Сам Маркс в своём раннем произведении «Тезисы о Фейербахе» называл революции «локомотивами, которые двигают исторические процессы в будущее». Он утверждал, что базовым условием для деятельности, сопряжённой с революционными процессами, является ранее названный конфликт между производственными отношениями и уровнем развития производительных сил. Маркс отмечал, что, когда отношения производственного характера перестают быть причиной личной независимости индивида, они становятся его оковами, которые необходимо разрушить, пусть даже с применением физической силы [9, с. 1–4].

Таким образом, философия Маркса демонстрирует кажущийся парадокс диалектического характера, при котором стремление к личной свободе сопряжено с насильственными методами достижения указанной свободы.

 

Диалектика методологии исходного и основного производственных отношений

 

В советский период развития политэкономической мысли третья форма, адекватная для посткапиталистического строя или коммунистической общественно–экономической формации, о которой мечтал Маркс, получила название планомерность в трудах цаголовской школы политэкономии [18]. Эта школа пришла к пониманию универсальности двойственного подхода к характеристике любой общественно–экономической формации с помощью исходного и основного производственного отношения.
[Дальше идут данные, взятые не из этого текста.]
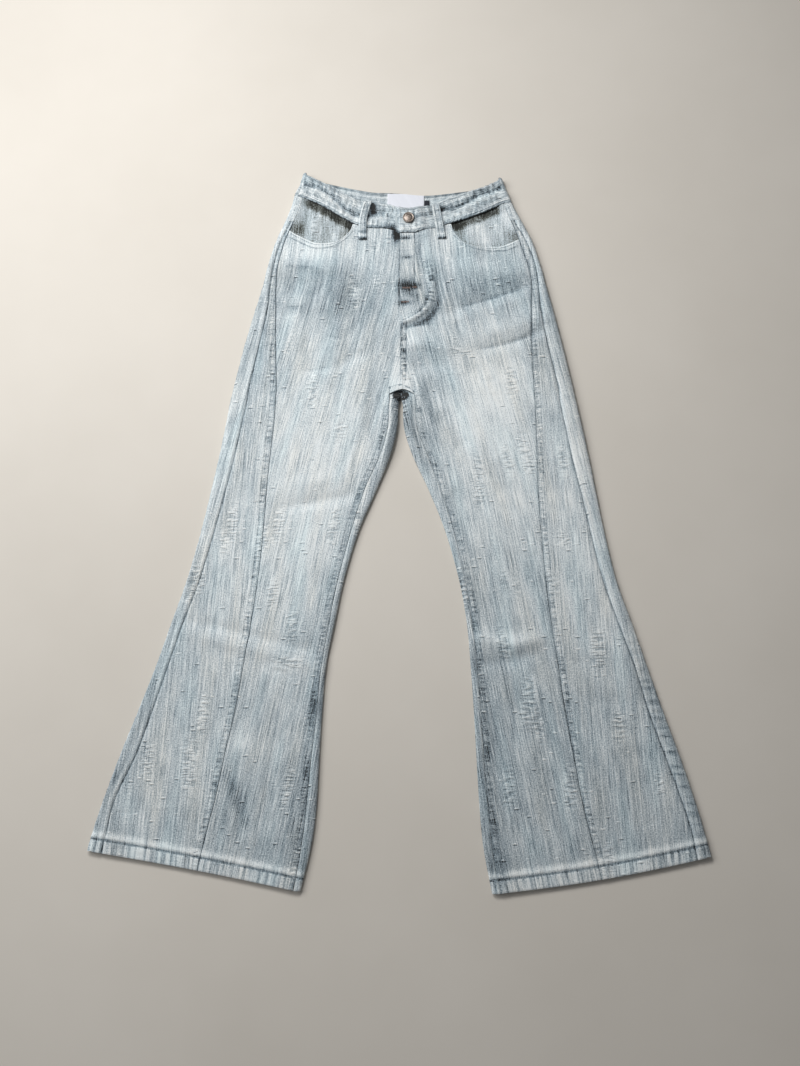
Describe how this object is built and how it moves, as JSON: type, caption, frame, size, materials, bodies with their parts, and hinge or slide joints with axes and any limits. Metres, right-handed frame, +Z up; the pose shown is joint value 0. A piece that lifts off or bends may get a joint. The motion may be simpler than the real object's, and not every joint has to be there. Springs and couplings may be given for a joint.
{
  "type": "flared bootcut jeans laid flat",
  "caption": "Flared blue-grey denim jeans laid face up, legs apart, with side panels, scoop pockets, fly front and a low curved waistband.",
  "frame": {"origin": "centre of the laid garment's outline, on the plane it lies on", "axes": "+Z up out of the front of the jeans, +Y from the hems toward the waist, +X toward the wearer's left leg"},
  "size_m": [0.8302, 1.0396, 0.0173],
  "materials": {
    "denim_front": "washed slub denim, faded pale at the thighs",
    "denim_side": "washed slub denim, bluer",
    "denim_band": "washed slub denim, worn pale at the edges",
    "denim_facing": "washed denim in the pocket opening",
    "label_white": "blank satin woven label",
    "label_black": "blank black woven tab",
    "button_metal": "antique copper, rubbed"
  },
  "bodies": {
    "root": {"front_left": "denim_front", "front_right": "denim_front", "side_panel_left": "denim_side", "side_panel_right": "denim_side", "back_left": "denim_side", "back_right": "denim_side", "yoke_left": "denim_side", "yoke_right": "denim_side", "waistband": "denim_band", "belt_loop_left": "denim_band", "belt_loop_right": "denim_band", "pocket_facing_left": "denim_facing", "pocket_facing_right": "denim_facing", "label": "label_white", "size_tab": "label_black", "button": "button_metal"}
  },
  "joints": []
}
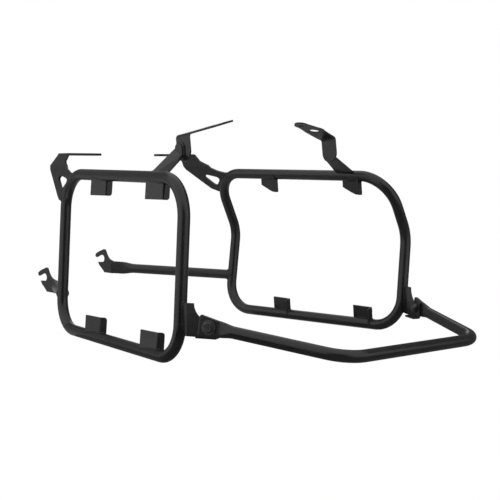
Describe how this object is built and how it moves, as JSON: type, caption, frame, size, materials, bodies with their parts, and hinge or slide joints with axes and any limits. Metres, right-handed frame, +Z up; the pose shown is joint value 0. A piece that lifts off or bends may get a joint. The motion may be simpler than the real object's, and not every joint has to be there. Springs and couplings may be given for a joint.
{
  "type": "pannier frame",
  "caption": "Pair of tubular side case carriers for a motorcycle, with welded tabs, fixing brackets, forward hooks and a bolted U-shaped rear brace.",
  "frame": {"origin": "midway between the two upper front fixing holes, in the mid-plane of their tongues", "axes": "+X to the motorcycle's rear, +Y to its right, +Z up"},
  "size_m": [0.9105, 0.505, 0.3493],
  "materials": {
    "frame": "satin black powder coat",
    "fasteners": "black zinc"
  },
  "bodies": {
    "root": {"loop_left": "frame", "loop_right": "frame", "tab_left_top_front": "frame", "tab_left_top_rear": "frame", "tab_left_low_front": "frame", "tab_left_low_rear": "frame", "tab_right_top_front": "frame", "tab_right_top_rear": "frame", "tab_right_low_front": "frame", "tab_right_low_rear": "frame", "front_bracket_left": "frame", "front_bracket_right": "frame", "strap_left": "frame", "strap_right": "frame", "strut_left": "frame", "strut_right": "frame", "gusset_left": "frame", "gusset_right": "frame", "brace": "frame", "bolt_left": "fasteners", "bolt_right": "fasteners", "washer_left": "fasteners", "washer_right": "fasteners", "nut_left": "fasteners", "nut_right": "fasteners", "stay_left": "frame", "stay_right": "frame", "hook_left": "frame", "hook_right": "frame"}
  },
  "joints": []
}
Исходное производственное отношение капитализма отражает его универсальный товарный характер, товарный способ связи между производителями и потребителями, т. е. всеобщность товарно–денежных рыночных отношений. Всеобщность товарных отношений, исходя из рассмотренных К. Марксом свойств товара, означает всеобщность (опосредованно) общественных связей между производством и потреблением. Именно господство рынка при капитализме приводит к установлению глубокой общественной связи и взаимной зависимости сфер производства и потребления. Обе они на основе высокого уровня разделения труда, достигаемого при капитализме, становятся окончательно общественными, т. е. состоящими из огромного количества товарообменных сделок между независимыми производителями/продавцами и потребителями/покупателями. Товарная форма связи является универсальным и всеобщим посредником, соединяющим многочисленных производителей и потребителей.

Однако нельзя забывать, что товарное отношение как всеобщая форма находится в диалектическом взаимодействии с основным производственным отношением капитализма – эксплуатацией труда. Товар – это форма, но не содержание. Эксплуатация труда на основе его свободной купли–продажи за счёт всеобщности товарной формы в целях непрерывного увеличения прибавочной стоимости составляет цель и содержание капитализма – основное производственное отношение этой системы.
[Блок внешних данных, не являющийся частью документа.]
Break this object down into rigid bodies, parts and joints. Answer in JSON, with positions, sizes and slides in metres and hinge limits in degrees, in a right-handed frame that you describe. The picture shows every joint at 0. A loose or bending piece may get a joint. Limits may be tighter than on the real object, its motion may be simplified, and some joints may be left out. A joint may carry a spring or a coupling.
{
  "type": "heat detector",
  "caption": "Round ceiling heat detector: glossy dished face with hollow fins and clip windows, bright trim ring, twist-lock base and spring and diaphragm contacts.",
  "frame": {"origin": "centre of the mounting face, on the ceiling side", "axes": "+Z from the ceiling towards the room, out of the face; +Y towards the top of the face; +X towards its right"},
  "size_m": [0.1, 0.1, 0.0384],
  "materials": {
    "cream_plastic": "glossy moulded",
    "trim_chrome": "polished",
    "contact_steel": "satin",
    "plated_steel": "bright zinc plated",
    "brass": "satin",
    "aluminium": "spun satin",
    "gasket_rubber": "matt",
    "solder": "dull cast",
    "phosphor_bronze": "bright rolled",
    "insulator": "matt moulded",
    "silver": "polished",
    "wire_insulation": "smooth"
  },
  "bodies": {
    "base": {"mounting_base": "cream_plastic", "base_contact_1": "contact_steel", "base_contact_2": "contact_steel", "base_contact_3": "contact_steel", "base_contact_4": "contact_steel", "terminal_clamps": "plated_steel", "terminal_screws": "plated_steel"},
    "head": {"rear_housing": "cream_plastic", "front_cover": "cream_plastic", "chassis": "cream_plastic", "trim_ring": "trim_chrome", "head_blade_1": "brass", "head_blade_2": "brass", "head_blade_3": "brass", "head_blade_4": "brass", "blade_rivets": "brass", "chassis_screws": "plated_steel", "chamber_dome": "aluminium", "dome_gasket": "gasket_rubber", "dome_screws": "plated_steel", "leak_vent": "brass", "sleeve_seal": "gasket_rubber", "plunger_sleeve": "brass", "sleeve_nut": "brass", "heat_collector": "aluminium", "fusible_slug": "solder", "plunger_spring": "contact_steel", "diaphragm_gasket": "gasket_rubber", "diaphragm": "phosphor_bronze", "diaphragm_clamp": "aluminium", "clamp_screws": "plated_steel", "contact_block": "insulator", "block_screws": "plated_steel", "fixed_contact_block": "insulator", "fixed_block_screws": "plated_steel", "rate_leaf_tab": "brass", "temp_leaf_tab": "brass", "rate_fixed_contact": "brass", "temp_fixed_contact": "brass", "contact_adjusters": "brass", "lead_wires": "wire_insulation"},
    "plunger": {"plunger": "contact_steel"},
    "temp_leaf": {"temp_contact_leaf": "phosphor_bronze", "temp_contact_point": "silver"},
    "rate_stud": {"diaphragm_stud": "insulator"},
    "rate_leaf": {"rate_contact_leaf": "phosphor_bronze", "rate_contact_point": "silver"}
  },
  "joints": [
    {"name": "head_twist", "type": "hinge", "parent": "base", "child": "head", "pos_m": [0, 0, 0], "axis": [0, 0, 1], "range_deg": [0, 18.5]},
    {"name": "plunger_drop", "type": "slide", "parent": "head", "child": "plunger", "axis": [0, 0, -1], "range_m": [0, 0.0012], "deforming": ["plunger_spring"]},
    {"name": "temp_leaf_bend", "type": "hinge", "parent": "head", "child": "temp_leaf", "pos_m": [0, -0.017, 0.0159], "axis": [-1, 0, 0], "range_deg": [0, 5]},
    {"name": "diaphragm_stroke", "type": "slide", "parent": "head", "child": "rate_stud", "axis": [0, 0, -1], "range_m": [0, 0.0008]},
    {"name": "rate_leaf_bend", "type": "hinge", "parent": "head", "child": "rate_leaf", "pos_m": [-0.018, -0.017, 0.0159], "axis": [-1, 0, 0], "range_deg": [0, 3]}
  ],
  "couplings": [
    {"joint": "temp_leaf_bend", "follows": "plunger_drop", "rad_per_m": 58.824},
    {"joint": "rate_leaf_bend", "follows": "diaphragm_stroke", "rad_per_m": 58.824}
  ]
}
Р.С. Дзарасов подчёркивает важность «разграничения исходного и основного экономических отношений. Если первое образует всеобщую форму всех остальных экономических явлений данной социально–экономической системы, то второе – определяет её цель. Так, товар ... является исходным понятием в анализе капитализма. Но он не выражает специфику именно этого общественного строя. ... Специфику капитализма как такового выражает именно прибавочная стоимость, понимаемая как продукт неоплаченного труда рабочих, безвозмездно присваиваемый капиталистами» [7, с. 5–6].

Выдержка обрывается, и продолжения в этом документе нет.